Samuel Butler llamaba “cucarachas biónicas” a los automóviles, ya que —cita Guy Davenport— evolucionaban a un ritmo aterrador y más veloz que el de los animales. Para quien desea recorrer breves distancias el automóvil es una calamidad, un obstáculo poco alentador, y que me excusen los futuristas, estridentistas y vanguardistas de principios del siglo pasado que habitaban poblaciones pequeñas y veían en los entes motorizados un provenir alentador. Ausencia de seriedad humana, diría yo, y cabal retroceso de la cordura cuando se desea habitar amablemente una ciudad. Si usted utiliza su automóvil para recorrer distancias menores a los cinco kilómetros y además su salud es tolerable, entonces puede considerarse una especie de criminal urbano. La holgazanería a la hora de transportarse ensucia el entorno de modo más ofensivo que las materias fecales de los perros —que odiosos me resultan los canes; tal vez porque en mi adolescencia estuve a punto de ser asesinado por uno de ellos—. Si debe viajar largas distancias, o visitar otro estado o acarrear niños dentro del cuerpo de la cucaracha biónica no hay más remedio que usar los vehículos que, en pos del progreso, fueron tomando mayor espacio en el siglo veinte. El problema es que tomaron un exagerado espacio que no les correspondía. Y hoy es demasiado tarde si se empeña uno en poner remedio a tal canallada. Para quien, además, los utiliza con el fin de presumir su modelo, marca, precio y exhibir su estatus, ni siquiera encuentro palabras adecuadas con las que nombrar su espíritu badulaque y pacato: ¡vaya tontería! El señor requiere un automóvil para ser alguien y mostrar su poder. La piedad que me despiertan es casi cristiana; con todo respeto, obviamente.
Me apego a un lugar común —la mayoría de los lugares comunes suelen ser exactos— para expresar que caminar y pensar son acciones muy parecidas, ya que su movimiento es creador y precursor de fines y proyectos. Y cuando no lo son, ambas acciones tranquilizan a las bestias, nos hacen conocer mejor el entorno, el cuerpo mismo y nos muestran el enorme valor que se oculta en perder el tiempo. Elena Garro —en la entrevista que le hiciera Luis Enrique Ramírez hace 25 años—, dice acerca de Octavio Paz: “Era loco Octavio. Luego tomó la costumbre de acompañarme de la escuela a la casa. Desde San Ildefonso hasta Mexicali 40; allí por el Parque México, nos íbamos a pie, hablando de libros. Camine y camine. Platique y platique. Llegábamos y entraba a la casa conmigo.
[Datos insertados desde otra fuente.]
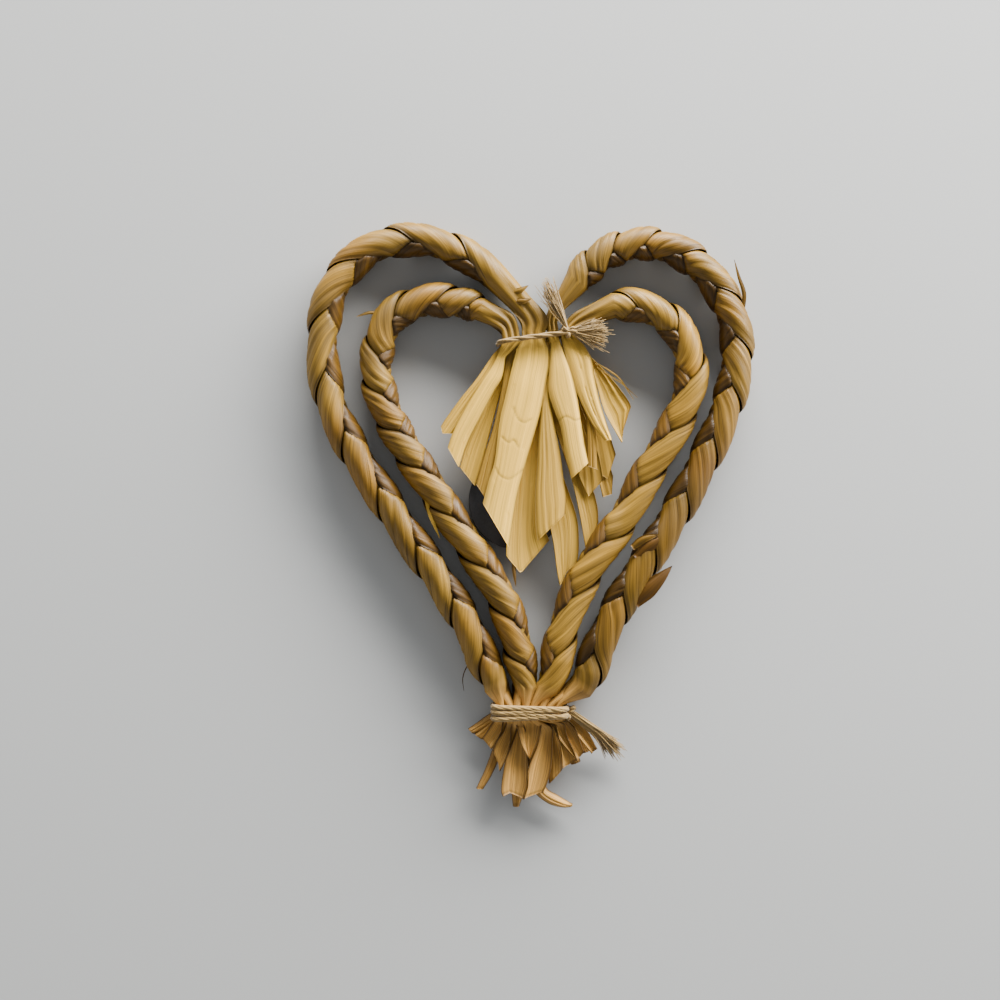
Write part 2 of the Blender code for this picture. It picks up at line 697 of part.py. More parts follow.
def main():
    clear_scene()
    shown = new_collection("straw_heart_ornament")
    cutters = new_collection("cutters", shown=False)
    straw = material("straw", STRAW_COLOUR, 0.45)
    twine = material("twine", TWINE_COLOUR, 0.9)
    ferrite = material("magnet_ferrite", MAGNET_COLOUR, 0.55)
    build_straws(plait_routes(), straw, shown)
    build_lower_tie(twine, shown, cutters)
    build_upper_tie(twine, shown, cutters)
    build_magnet(ferrite, shown)


main()
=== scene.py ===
"""Looks of the straw heart ornament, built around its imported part.

Each straw is one long creased sheet that runs from its tassel end, through the lower tie,
round its plait, through the upper tie and out into the fan. Lengths are in millimetres
until a mesh is made. X is the viewer's right, Y is towards the lobes, Z is up.
"""

import json
import math

import bpy
import numpy as np
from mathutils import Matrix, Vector

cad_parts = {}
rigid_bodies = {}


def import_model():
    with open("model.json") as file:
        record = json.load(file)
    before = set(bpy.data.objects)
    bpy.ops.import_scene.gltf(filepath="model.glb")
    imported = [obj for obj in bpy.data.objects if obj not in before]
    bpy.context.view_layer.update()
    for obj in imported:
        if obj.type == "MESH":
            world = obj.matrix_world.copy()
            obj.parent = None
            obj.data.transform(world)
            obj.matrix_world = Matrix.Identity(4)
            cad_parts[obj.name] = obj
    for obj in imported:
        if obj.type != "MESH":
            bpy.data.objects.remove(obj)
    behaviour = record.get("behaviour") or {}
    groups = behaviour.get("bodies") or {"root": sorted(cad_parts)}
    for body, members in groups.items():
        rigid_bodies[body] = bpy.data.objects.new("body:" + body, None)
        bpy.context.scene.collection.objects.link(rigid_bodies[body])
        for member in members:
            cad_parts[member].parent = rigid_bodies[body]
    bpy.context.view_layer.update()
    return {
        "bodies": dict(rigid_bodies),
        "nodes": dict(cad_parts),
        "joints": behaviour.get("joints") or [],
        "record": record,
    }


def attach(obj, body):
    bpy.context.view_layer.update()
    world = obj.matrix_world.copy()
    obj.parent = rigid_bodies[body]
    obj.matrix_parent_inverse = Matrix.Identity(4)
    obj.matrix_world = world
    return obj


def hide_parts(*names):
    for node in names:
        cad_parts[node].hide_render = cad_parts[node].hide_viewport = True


MM = 0.001

# Values of the part's plaits and ties
TOUCH_GAP = 0.3
PLAIT_RADIUS = 2.62
PLAIT_HALF = 3.295
PLAIT_AXIS_Z = 3.395
TWINE_RADIUS = 0.56
LOWER_TIE_X = 2.4
LOWER_TIE_Y = -39.1
LOWER_TIE_HALF = 1.48
LOWER_STRAW_PITCH = 1.54
LOWER_BUNDLE_PITCH = 3.08
LOWER_ROW_LIFT = 1.0
UPPER_TIE_Y = 31.2
UPPER_TIE_HALF = 0.86
UPPER_ROW_PITCH = 1.0
UPPER_TIE_Z = 3.8
UPPER_LEFT_X = -2.7
UPPER_COLUMN_GAP = 0.45
UPPER_TIE_DROOP = 1.8
TAPER_LENGTH_LOW = 9.0
TAPER_SHARE_LOW = 0.3
TAPER_BEND = 0.95
TAPER_LENGTH_HIGH = 12.0
TAPER_SHARE_HIGH = 0.55
GATHER_LENGTH = 2.8
FREE_LENGTH = 5.0
FAN_FLOOR_Z = 3.47
FAN_LAYER_PITCH = 0.64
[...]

Mi papa decía ‘es conmovedor este chico, tan joven y lo culto que es, se interesa por todo’. Yo los dejaba conversando y me iba a dormir.”
Hay muchos libros acerca del paseo, o del ir y venir, escritos por Camilo José Cela (Viaje a la Alcarria); Michel Onfray (Teoría del viaje); Carl Seelig (Paseos con Robert Walser), o mi preferido: Viaje alrededor de mi habitación, de Xavier de Maistre. Tantos otros. Mas ahora quisiera añadir, para culminar la columna (mis amigos están hartos de esta anécdota), que luego del golpe en la pierna que me propinara un metrobús, mi fuerza ha disminuido y ya no logro recorrer grandes distancias. Hace tres semanas consumí ¡dos horas! para llegar al centro de la Ciudad de México, partiendo desde la colonia Escandón: paso a paso; mirada a mirada. Cada vez me duele más y la lentitud de mis pasos crece, pero mi necedad me dice que volveré a las andadas, así, al pie de la letra.
Tienen que hacer lo posible por vivir mejor, sin ser humillados por quienes más poder y dinero tienen, “vivir con comprensión, solidaridad; sin ser insultados, humillados, despreciados: la economía debe ser controlada por normas antropoéticas”, escribió Edgar Morin en Tierra Patria. La prisa a priori es un cáncer, dejen el automóvil: a quien menos tiene menos le pueden quitar. Yo no puedo imaginarme la vida sin la posibilidad de caminar ya que cesaría de pensar, de vivir de lanzarme en contra de todas las arbitrariedades y dislates de mis contemporáneos.... dejaría de estar en paz.